Francisco Castillo (with solid acting by Algenis Perez Soto) returns to the Dominican Republic after 17 years in the US, including 15 of those years spent in jail. Without education or a valid ID, his only skill is boxing. Nichi Valente (Ettore D’Alessandro, a bona fide star who is also the film’s writer and producer) is a former Olympic boxer from Italy, who has lived in the country for the past decade, dodging creditors at every turn. Their paths cross, which creates a highly enjoyable sports drama about broken men who find redemption by getting onto the ring – or standing in its corner. There are some clichés, I must admit, from the Rocky saga (including its most recent installment, Creed), from classic films like The Champ, and from Walter Hill’s must-see debut, Hard Times; but the clichés work well in this movie, like well-placed jabs that make our heads snap back. Add a powerful soundtrack and a bit of Caribbean flavor, and the result is a film that is most definitely worth watching.

Donald Cried, Kris Avedisian (2016) (USA)

Pete (Jesse Wakeman) is forced to return to his (snowy, frozen, and horrible) hometown to settle his recently deceased grandma’s estate. His problems start as soon as he lands at the airport: he lost his wallet during the trip there. This forces him to contact Donald (the amazing Kris Avedisian, co-star, director, producer, and writer, a veritable one-man band), his best friend from back in the day for help, despite the fact that they have not talked in two decades. This turns out to be the actual start of his troubles: Donald is a man-child who never matured past his twenties, displaying sociopathic behavior that turn Pete’s “I’ll be there for a day to settle things and leave” plan into a Kafka-esque nightmare. An enjoyable dramedy –both genuinely funny and stirring at the same time, something that isn’t always true of this kind of movie– that stands solidly (and smartly so) on Wakeman and Avedisian’s acting, both of whom have incredible chemistry. One of the best comedies I’ve seen in a while.

A Secret in the Box (Un Secreto en la Caja), Javier Izquierdo (2016) (Ecuador)

A documentary that chronicles the life of Marcelo Chiriboga, a legendary author from the Latin American Boom, a persecuted political activist from the 60s, exiled from his country in the 70s, his work censored. His three novels were instrumental in understanding Ecuador’s reality back in… What? What do you mean, Marcelo Chiriboga is not real? He was invented by José Donoso and Carlos Fuentes because there was no author from Ecuador among the “Boom” writers? But he’s in this film! This documentary provides irrefutable evidence of his existence! A highly entertaining mockumentary by Izquierdo (co-written with his brother Jorge) picks up Donoso and Fuentes’ wonderful idea. The latter mentioned Chiriboga in interviews and included him in their writings, situating him as the ultimate lampoon of things that could happen to a “socially conscious” Latin American writer from the time. The film doubles down on this by elaborating upon Chiriboga and his work, going as far as to develop an alternate history of modern day Ecuador, with insane and extremely funny results. A great film.

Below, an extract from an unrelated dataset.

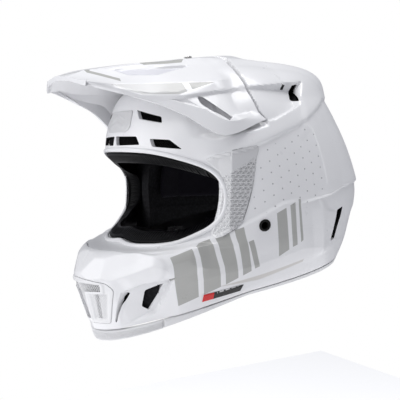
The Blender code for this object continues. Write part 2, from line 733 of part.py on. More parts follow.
def comfort_liners():
    """The washable pads round the skull, and the discs that let them slip in the foam."""
    cavity_slab("crown_liner", (36, 90), (-180, 180), 4, 20)
    cavity_slab("brow_pad", (26, 35), (-62, 62), 2, 10)
    cavity_slab("nape_liner", (-8, 35), (64, 296), 3, 14)
    spots = (("front", 50, 0), ("crown", 88, 0), ("left", 48, 90), ("right", 48, -90), ("rear", 46, 180))
    for label, latitude, longitude in spots:
        lat, lon = radians(latitude), radians(longitude)
        centre = Vector(cavity_place(lat, lon, 6.2 * MM))
        beyond = Vector(cavity_place(lat, lon, 16.2 * MM))
        disc = turned("damper_" + label, ((0, 0.9), (10, 0.9), (11, 0.3), (11, -0.7), (0, -0.7)),
                      (0.05, 0.25, 0.5), 0.4)
        facing = (beyond - centre).to_track_quat("Z", "Y").to_matrix().to_4x4()
        disc.matrix_world = Matrix.Translation(centre) @ facing


def block(name, corners, bevel, colour, roughness):
    """A six-sided solid from its outer and inner faces, each four (out, forward, up) corners."""
    bm = bmesh.new()
    bmesh.ops.create_cube(bm, size=2.0)
    for vert in bm.verts:
        face = corners[0] if vert.co.x > 0 else corners[1]
        corner = (2 if vert.co.z > 0 else 0) + (1 if vert.co.y > 0 else 0)
        vert.co = out_fwd_up(*face[corner])
    bmesh.ops.recalc_face_normals(bm, faces=bm.faces)
    made = add_object(name, mesh_from(name, bm), colour, roughness)
    rounding = made.modifiers.new("rounding", "BEVEL")
    rounding.width = bevel
    rounding.segments = 2
    smooth(made)
    return made


# Corners run front-low, back-low, front-high, back-high.
CHEEK_CORE = (((75, 70, -86), (91, 22, -80), (82, 70, -43), (100, 22, -40)),
              ((66, 70, -86), (82, 22, -80), (73, 70, -43), (91, 22, -40)))
CHEEK_PAD = (((65, 71, -88), (81, 21, -82), (72, 71, -39), (90, 21, -39)),
             ((48, 71, -84), (60, 21, -78), (53, 71, -35), (64, 21, -35)))
RELEASE_TAB = (((70, 56, -96), (74, 44, -94), (71, 56, -88), (75, 44, -87.5)),
               ((68.4, 56, -96), (72.4, 44, -94), (69.4, 56, -88), (73.4, 44, -87.5)))


def cheek_sets():
    """Each cheek has a foam core, a soft pad and the tab that pulls both out."""
    kinds = (("cheek_core_", CHEEK_CORE, 3 * MM, FOAM, 0.85),
             ("cheek_pad_", CHEEK_PAD, 6 * MM, CLOTH, 0.95),
             ("release_tab_", RELEASE_TAB, 0.4 * MM, (0.6, 0.03, 0.03), 0.7))
    for name, corners, bevel, colour, roughness in kinds:
        for side, tag in ((1, "left"), (-1, "right")):
            sided = [[(out * side, forward, up) for out, forward, up in face] for face in corners]
            block(name + tag, sided, bevel, colour, roughness)


def neck_roll():
    span = (radians(106), radians(254))
    form_slab("neck_roll", (1.0, 3.3), span, 3, 14, -9 * MM, 13 * MM, CLOTH, 0.95)


def labels():
    """The blank strip low on each side that marks the pull-out cheek pads."""
    for side, tag in ((1, "left"), (-1, "right")):
        angles = (radians(61) * side, radians(78) * side)
        if side < 0:
            angles = (angles[1], angles[0])
        form_slab("release_label_" + tag, (0.98, 1.38), angles, 1, 6, 0.9 * MM, 0.5 * MM, BLACK, 0.4)


# ---------------------------------------------------------------- chin strap
ANCHOR_FORWARD = -6
ANCHOR_UP = -47
STRAP_HALF_WIDTH = 11
STRAP_THICK = 1.8


def band(name, path):
    """Black webbing: a flat band whose middle line lies in the XZ plane, given in millimetres."""
    bm = bmesh.new()
    points = [Vector((x, z)) for x, z in path]
    rows = []
    for i, here in enumerate(points):
        before = points[max(i - 1, 0)]
        after = points[min(i + 1, len(points) - 1)]
        lead = (after - before).normalized()
        normal = Vector((-lead.y, lead.x)) * STRAP_THICK / 2
        corners = ((normal, 1), (normal, -1), (-normal, -1), (-normal, 1))
        rows.append([bm.verts.new(((here + n).x * MM, (-ANCHOR_FORWARD + STRAP_HALF_WIDTH * w) * MM,
                                   (here + n).y * MM)) for n, w in corners])
    for first, second in zip(rows, rows[1:]):
        for i in range(4):
            j = (i + 1) % 4
            bm.faces.new((first[i], first[j], second[j], second[i]))
    bm.faces.new(rows[0])
    bm.faces.new(rows[-1])
    bmesh.ops.recalc_face_normals(bm, faces=bm.faces)
    return add_object(name, mesh_from(name, bm), (0.02, 0.02, 0.02), 0.9)


def smooth_path(corners, count):
    steps = np.linspace(0, len(corners) - 1, count)
    return list(zip(*(through_stations(v, steps) for v in zip(*corners))))


LOOP_X = 50
LOOP_UP = -89
LEFT_STRAP = ((97.6, -38), (97.6, -56), (92, -68), (83, -79), (70, -86), (56, -89))
RIGHT_STRAP = ((-97.6, -38), (-97.6, -56), (-92, -68), (-82, -79), (-66, -87), (-40, -90.5), (-8, -90.5),
               (12, -89))


def chin_strap():
    """Two webbing halves on rivets; the left one ends in a pair of D-rings."""
    left = band("chin_strap_left", smooth_path(LEFT_STRAP, 14))
    right = band("chin_strap_right", smooth_path(RIGHT_STRAP, 20))
    loop = [(LOOP_X + 6.2 * cos(a), LOOP_UP + 4.4 * sin(a)) for a in np.linspace(0, 2 * pi, 17)[:-1]]
    hollow = [(LOOP_X + 4.9 * cos(a), LOOP_UP + 3.1 * sin(a)) for a in np.linspace(0, 2 * pi, 17)[:-1]]
    low = (-ANCHOR_FORWARD - STRAP_HALF_WIDTH * 0.8) * MM
    high = (-ANCHOR_FORWARD + STRAP_HALF_WIDTH * 0.8) * MM

    def upright(x, z, level):
        return Vector((x * MM, level, z * MM))

    add_boolean(left, as_cutter("strap_loop", prism("strap_loop", loop, low, high, upright)), "UNION")
    bore = prism("strap_hollow", hollow, low - 0.01, high + 0.01, upright)
    add_boolean(left, as_cutter("strap_hollow", bore))
    for strap, side, tag in ((left, 1, "left"), (right, -1, "right")):
        centre = Vector((97.6 * MM * side, -ANCHOR_FORWARD * MM, ANCHOR_UP * MM))
        hole = as_cutter("rivet_hole_" + tag, cylinder_mesh("rivet_hole", 3.5 * MM, -0.01, 0.01, 16))
        hole.location = centre
        add_boolean(strap, hole)
        plate = add_object("strap_anchor_" + tag, plate_mesh(side), STEEL, 0.35, 0.9)
        plate_hole = as_cutter("plate_hole_" + tag, cylinder_mesh("plate_hole", 3.5 * MM, -0.03, 0.03, 16))
        plate_hole.location = centre
        add_boolean(plate, plate_hole)
        rivet = turned("strap_rivet_" + tag,
                       ((0, 5.6), (3.1, 5.6), (3.1, -1.3), (6, -1.3), (5, -2.6), (0, -2.6)), STEEL, 0.3, 0.9)
        facing = Matrix.Rotation(pi / 2 * side, 4, "Y")
        rivet.matrix_world = Matrix.Translation(centre) @ facing
    for label, lift in (("upper", 1.55), ("lower", -1.55)):
        d_ring(label, LOOP_UP + lift)
    stud = turned("strap_snap", ((0, 1.6), (5, 1.6), (6, 0.4), (6, 0), (0, 0)), STEEL, 0.3, 0.9, 16)
    stud.location = (-20 * MM, -ANCHOR_FORWARD * MM, -89.1 * MM)


def plate_mesh(side):
    """A steel plate between the strap and the shell."""
    outline = rounded([(ANCHOR_FORWARD - 10, -38), (ANCHOR_FORWARD + 10, -38),
                       (ANCHOR_FORWARD + 10, -57), (ANCHOR_FORWARD - 10, -57)], 1)
    low, high = (99.4, 100.8) if side > 0 else (-100.8, -99.4)
    return prism("plate", outline, low, high, from_side)


def d_ring(label, level):
    """A bent-wire D: a straight bar in the strap's loop and a round bow beyond it."""
    curve = bpy.data.curves.new("d_ring", "CURVE")
    curve.dimensions = "3D"
    curve.bevel_depth = 1.2 * MM
    curve.bevel_resolution = 1
    spline = curve.splines.new("POLY")
    bow = [(-9 - 13 * sin(a), 12.5 * cos(a)) for a in np.linspace(0, pi, 10)]
    points = [(0, 12.5)] + bow + [(0, -12.5)]
    spline.points.add(len(points) - 1)
    for point, (x, y) in zip(spline.points, points):
        point.co = (x * MM, y * MM, 0, 1)
    spline.use_cyclic_u = True
    made = bpy.data.objects.new("d_ring_" + label, curve)
    PARTS.objects.link(made)
    curve.materials.append(material("d_ring_" + label, STEEL, 0.25, 0.95))
    made.location = (LOOP_X * MM, -ANCHOR_FORWARD * MM, level * MM)


outer_shell()
rim_trims()
eyeport_trim()
vents()
badge()
side_panels()
ports()
mouthpiece()
visor()
visor_fixings()
eps_liners()
comfort_liners()
cheek_sets()
neck_roll()
labels()
chin_strap()
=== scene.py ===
"""The looks of the motocross helmet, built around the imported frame.

Millimetre triples are (out, forward, up): the face looks along -Y and the rider's left is +X.
"""

import json
from functools import reduce
from math import cos, pi, radians, sin

import bmesh
import bpy
import numpy as np
from mathutils import Matrix, Vector
from mathutils.bvhtree import BVHTree

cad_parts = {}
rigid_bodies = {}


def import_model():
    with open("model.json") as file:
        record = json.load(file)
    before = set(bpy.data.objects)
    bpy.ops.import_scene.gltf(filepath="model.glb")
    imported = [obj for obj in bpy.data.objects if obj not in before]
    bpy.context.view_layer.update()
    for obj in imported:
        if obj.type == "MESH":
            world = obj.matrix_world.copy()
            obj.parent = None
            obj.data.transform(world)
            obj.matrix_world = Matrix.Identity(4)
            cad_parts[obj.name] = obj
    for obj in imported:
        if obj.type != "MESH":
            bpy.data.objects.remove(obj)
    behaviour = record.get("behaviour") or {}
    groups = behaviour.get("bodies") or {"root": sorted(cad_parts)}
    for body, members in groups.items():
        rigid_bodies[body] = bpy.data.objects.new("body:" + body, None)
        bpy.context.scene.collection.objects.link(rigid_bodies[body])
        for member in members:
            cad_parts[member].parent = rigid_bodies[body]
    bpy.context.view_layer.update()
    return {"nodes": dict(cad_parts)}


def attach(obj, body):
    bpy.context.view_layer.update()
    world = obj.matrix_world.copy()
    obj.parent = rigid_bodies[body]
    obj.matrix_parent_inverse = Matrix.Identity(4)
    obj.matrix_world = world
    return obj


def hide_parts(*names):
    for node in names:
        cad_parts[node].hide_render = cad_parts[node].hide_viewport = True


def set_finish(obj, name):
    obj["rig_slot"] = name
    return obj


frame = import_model()
MM = 0.001

# ------------------------------------------------------------------ camera and light
VIEW_TARGET = Vector((0, -0.02, 0))
VIEW_AZIMUTH = radians(58)
VIEW_PITCH = radians(3.7)
VIEW_DISTANCE = 0.75
VIEW_LENS = 63.36
FILL_STRENGTH = 0.34
FLOOR_SIZE = 3
FLOOR_LEVEL = -0.75


def linked(name, data):
    """A new object of the scene that holds this data."""
    made = bpy.data.objects.new(name, data)
    bpy.context.scene.collection.objects.link(made)
    return made


def aim(made, place, target):
    made.location = place
    made.rotation_euler = (Vector(target) - Vector(place)).to_track_quat("-Z", "Y").to_euler()


def make_camera():
    data = bpy.data.cameras.new("camera")
    data.lens = VIEW_LENS
    data.sensor_width = 36
    data.clip_start = 0.01
    camera = linked("camera", data)
    level = cos(VIEW_PITCH)
    back = Vector((sin(VIEW_AZIMUTH) * level, -cos(VIEW_AZIMUTH) * level, sin(VIEW_PITCH)))
    aim(camera, VIEW_TARGET + back * VIEW_DISTANCE, VIEW_TARGET)
    bpy.context.scene.camera = camera


def area_light(name, place, target, size, power, size_y=None):
    data = bpy.data.lights.new(name, "AREA")
    data.energy = power
    data.size = size
    if size_y:
        data.shape = "RECTANGLE"
        data.size_y = size_y
    aim(linked(name, data), place, target)


def make_world():
    """A dim cool fill, which the camera itself sees as plain white."""
    world = bpy.data.worlds.new("studio")
    bpy.context.scene.world = world
    world.use_nodes = True
    tree = world.node_tree
    fill = tree.nodes["Background"]
    white = tree.nodes.new("ShaderNodeBackground")
    fill.inputs["Color"].default_value = (0.90, 0.92, 1.0, 1)
    fill.inputs["Strength"].default_value = FILL_STRENGTH
    white.inputs["Color"].default_value = (1, 1, 1, 1)
    white.inputs["Strength"].default_value = 1.0
    path = tree.nodes.new("ShaderNodeLightPath")
    mix = tree.nodes.new("ShaderNodeMixShader")
    sources = (path.outputs["Is Camera Ray"], fill.outputs[0], white.outputs[0])
    for source, socket in zip(sources, mix.inputs):
        tree.links.new(source, socket)
    tree.links.new(mix.outputs[0], tree.nodes["World Output"].inputs["Surface"])


def make_floor():
    """A white sweep well below the helmet."""
    bpy.ops.mesh.primitive_plane_add(size=FLOOR_SIZE, location=(0, 0, FLOOR_LEVEL))
    floor = bpy.context.object
    floor.name = "floor"
    paint = bpy.data.materials.new("floor")
    paint.use_nodes = True
    shader = paint.node_tree.nodes["Principled BSDF"]
    shader.inputs["Base Color"].default_value = (0.92, 0.92, 0.93, 1)
    shader.inputs["Roughness"].default_value = 0.9
    shader.inputs["Emission Color"].default_value = (1, 1, 1, 1)
    shader.inputs["Emission Strength"].default_value = 0.45
    floor.data.materials.append(paint)


make_camera()
make_world()
bpy.context.scene.view_settings.view_transform = "Standard"
area_light("key", (-0.15, -1.8, 0.62), (0, 0, 0), 1.9, 26)
area_light("top", (0.2, 0.1, 1.8), (0, 0, 0), 1.2, 24)
area_light("strip", (1.0, 1.5, 0.35), (0.05, 0, 0), 0.22, 3.0, size_y=1.4)
make_floor()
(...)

Louis & Luca and the Snow Machine (Solan og Ludvig: Herfra til Flåklypa), Rasmus A. Sivertsen (2015) (Norway)

Solan and Ludvig (Louis and Luca in the international release) are a magpie and a hedgehog, respectively, who live with an inventor in the small Norwegian village of Flåklypa. While Solan is reckless and brash, Ludvig is a spineless coward; both must be repeatedly rescued by Reodor Fegen (is he their father or their guardian?), usually by means of one of his inventions. This time, the trio will find themselves embroiled in the “Cheese Race”, a traditional competition between Flåklypa and the neighboring village of Sildre. As if the traditional rivalry between the two villages wasn’t enough, this time the stakes are higher, as Solan makes a very expensive bet (without thinking, obviously). Both plot (human inventor with animal sidekicks) and animation technique (beautiful, artisanal stop motion) remind us of Wallace & Gromit (from legendary production company Aardman), but the truth is that Solan and Ludwig’s adventures go way back (created by one of Norway’s most popular children’s author, Kjell Aukrust, and comprised of a vast series of books that have been adapted before) and pack their own brand of effectiveness. This film is a wonderful and imaginative adventure with perfectly delivered thrills, head-spinning action, and even emotionally touching moments.